Still, gender, and in particular, pregnancy, was the subject of state sanctioned discrimination for decades prior to enactment of Title VII. Yet, in the immediately ensuing years after enactment, it still was not clear that Title VII’s prohibition against gender discrimination extended to pregnancy. Such uncertainty is not surprising, given the history of upholding laws that discriminated against women—based upon an asserted state interest in women’s health.

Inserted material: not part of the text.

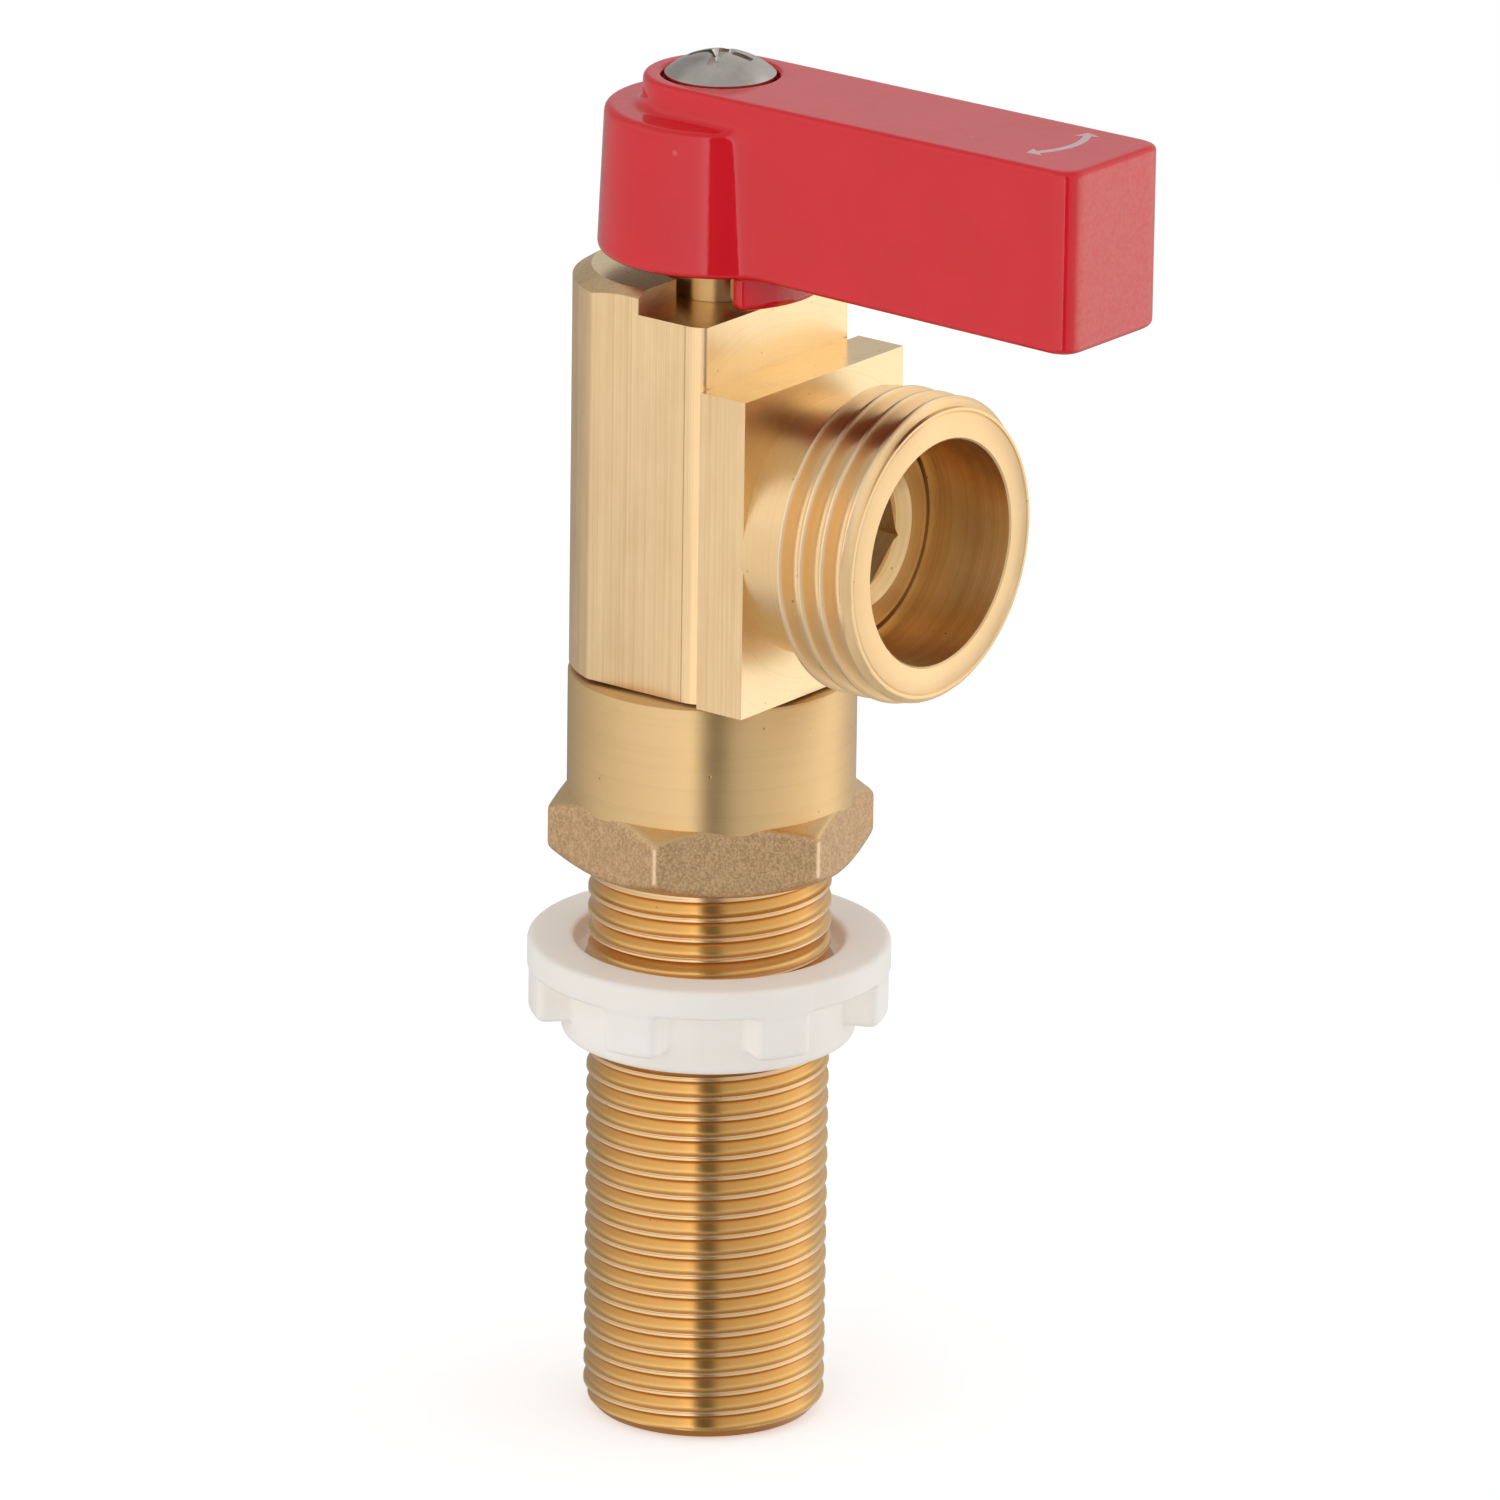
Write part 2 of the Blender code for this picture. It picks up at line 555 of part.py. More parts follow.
def main():
    clear_scene()
    bar_brass = material("extruded_brass", (0.66, 0.50, 0.28), 1.0, 0.38)
    turned_brass = material("turned_brass", (0.70, 0.52, 0.24), 1.0, 0.32)
    red_enamel = material("red_enamel", (0.62, 0.01, 0.02), 0.0, 0.25)
    stainless = material("stainless", (0.60, 0.60, 0.60), 1.0, 0.28)
    nylon = material("white_nylon", (0.86, 0.83, 0.78), 0.0, 0.45)
    plated = material("plated_ball", (0.75, 0.75, 0.76), 1.0, 0.10)
    seat_plastic = material("seat_plastic", (0.90, 0.90, 0.88), 0.0, 0.50)
    rubber = material("black_rubber", (0.02, 0.02, 0.02), 0.0, 0.70)
    build_tailpiece(turned_brass)
    build_locknut(nylon)
    build_body(bar_brass)
    build_ball(plated)
    build_seats(seat_plastic)
    build_retainer(turned_brass)
    build_stem(turned_brass)
    build_rings(seat_plastic, rubber)
    build_handle(red_enamel)
    build_screw(stainless)


main()
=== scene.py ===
import math

import bmesh
import bpy
import numpy as np
from mathutils import Matrix, Vector


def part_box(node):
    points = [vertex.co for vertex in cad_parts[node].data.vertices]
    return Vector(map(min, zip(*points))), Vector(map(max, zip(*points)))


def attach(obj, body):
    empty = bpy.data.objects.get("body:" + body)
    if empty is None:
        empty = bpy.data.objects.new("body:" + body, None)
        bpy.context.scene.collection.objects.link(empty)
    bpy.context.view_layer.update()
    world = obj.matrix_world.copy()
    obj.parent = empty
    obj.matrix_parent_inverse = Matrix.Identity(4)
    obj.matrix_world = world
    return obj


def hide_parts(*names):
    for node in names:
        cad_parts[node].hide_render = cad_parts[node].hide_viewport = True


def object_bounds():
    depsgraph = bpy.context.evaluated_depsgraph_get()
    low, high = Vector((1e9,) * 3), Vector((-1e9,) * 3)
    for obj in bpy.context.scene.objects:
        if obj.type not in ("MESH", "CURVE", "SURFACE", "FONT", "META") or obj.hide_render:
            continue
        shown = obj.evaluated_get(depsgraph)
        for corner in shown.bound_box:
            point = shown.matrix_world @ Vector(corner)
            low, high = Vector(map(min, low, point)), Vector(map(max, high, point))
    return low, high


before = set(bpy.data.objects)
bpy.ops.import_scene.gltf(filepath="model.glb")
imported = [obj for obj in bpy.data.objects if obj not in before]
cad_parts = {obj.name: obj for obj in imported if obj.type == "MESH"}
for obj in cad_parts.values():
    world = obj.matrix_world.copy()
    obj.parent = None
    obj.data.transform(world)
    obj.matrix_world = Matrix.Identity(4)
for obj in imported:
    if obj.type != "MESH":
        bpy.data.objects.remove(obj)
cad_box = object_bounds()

MM = 0.001


def node_box(name):
    """Lowest and highest corner of a CAD node, in millimetres."""
    low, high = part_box(name)
    return low / MM, high / MM


body_low, body_high = node_box("valve_body")
nut_low, nut_high = node_box("locknut")
handle_low, handle_high = node_box("handle")
stem_low, stem_high = node_box("stem")
screw_low, screw_high = node_box("handle_screw")
retainer_low, retainer_high = node_box("seat_retainer")
ball_low, ball_high = node_box("ball")

# shapes that cut or join run this far past the surface
PAST = 1.0
WELL_PAST = 5.0
WIDE = 20.0
OVERLAP = 0.3
# a small turn keeps the corners of two round cutters from meeting
OFFSET_TURN = 2.0

# sides of round pieces
SIDES = 128
SIDES_FINE = 160
SIDES_SHANK = 144
SIDES_SMALL = 96
SIDES_HIDDEN = 48

# shank, hexagon and barrel; one root of the shank's thread is at START_Z, START_TURN
SHANK_R = 10.55
SHANK_PITCH = 1.8143
SHANK_DEPTH = 0.42
SHANK_START_Z = 31.0
SHANK_START_TURN = 127.3
SHANK_ROWS = 32
VALLEY_SHARE = 0.80
VALLEY_POWER = 4.5
CREST_DIP = 0.07
CREST_DIP_SHARE = 0.84
SHANK_RELIEF = 0.45
SHANK_RUNOUT = 0.3
SHANK_LEAD = 0.95
SHANK_LEAD_SLOPE = 0.9
HEX_Z = 50.15
HEX_TOP_Z = 56.45
HEX_FLAT = 12.47
HEX_FACE_R = 11.7
HEX_TURN = 17.9
HEX_SLOPE = 30.0
HEX_CORNER = 0.35
HEX_EDGE = 0.4
HEX_RIM = 0.25
HEX_BORE_R = 9.95
HEX_ROOM = 16.0
HEX_CELL = 0.24
BARREL_R = 12.5
BARREL_TOP_Z = 67.4
BARREL_EDGE = 0.35
SPIGOT_R = 8.8
SPIGOT_TOP_Z = 71.6
SEAL_R = 7.9
SEAL_Z = (69.1, 70.7)
PASSAGE_R = 6.4
TUBE_SOCKET_R = 8.0
TUBE_SOCKET_Z = 13.0
TUBE_SOCKET_EDGE = 0.3

# valve body
OUTLET_Z = (ball_low.z + ball_high.z) / 2
BODY_Z = body_low.z
BODY_HALF = 10.5
BODY_BACK_R = 11.2
BODY_BACK_Y = 1.55
BODY_EDGE = 0.1
CORNER_Y = -4.7
CORNER_R = 2.85
CORNER_REACH = 38.0
CORNER_LINE = 0.06
NECK_Y = -6.5
NECK_HALF = 9.5
PLATE_HALF = 11.1
PLATE_BACK_Y = -6.8
PLATE_Y = -11.6
PLATE_TOP_Z = 95.85
FLOOR_Z = 101.2
SHOULDER_Z = body_high.z
SHOULDER_Y = 0.4
SHOULDER_FLAT_R = 9.6
SHOULDER_SLOPE = 32.0
SHOULDER_REACH = 8.0
RECESS_R = 5.3
STEM_ROOM_R = 5.5
STEM_ROOM_Z = 92.7
STEM_BORE_R = 4.15
SOCKET_R = 9.1
SOCKET_Z = 71.9
CAVITY_R = 8.05
CAVITY_Y = -10.8
CAVITY_BACK_Y = 9.0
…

In 1905, Curt Muller, the owner of a laundry in Portland, Oregon, was convicted of a misdemeanor and fined $10 for permitting an employee to work more than 10 hours in a day. This practice was otherwise perfectly legal—if only the employee was a man. Because the employee was a woman, the working hours violated an Oregon statute (that “no female [shall] be employed in any mechanical establishment, or factory, or laundry in this State more than ten hours during any one day”). The U.S. Supreme Court unanimously upheld the statute on the basis that it was justified by Oregon’s interest in protecting women’s health—“the physical well-being of woman becomes an object of public interest and care in order to preserve the strength and vigor of the race.” Based on this line of reasoning, throughout the 1950s and 1960s, several states passed laws prohibiting pregnant women from working for intervals before and after the birth of children.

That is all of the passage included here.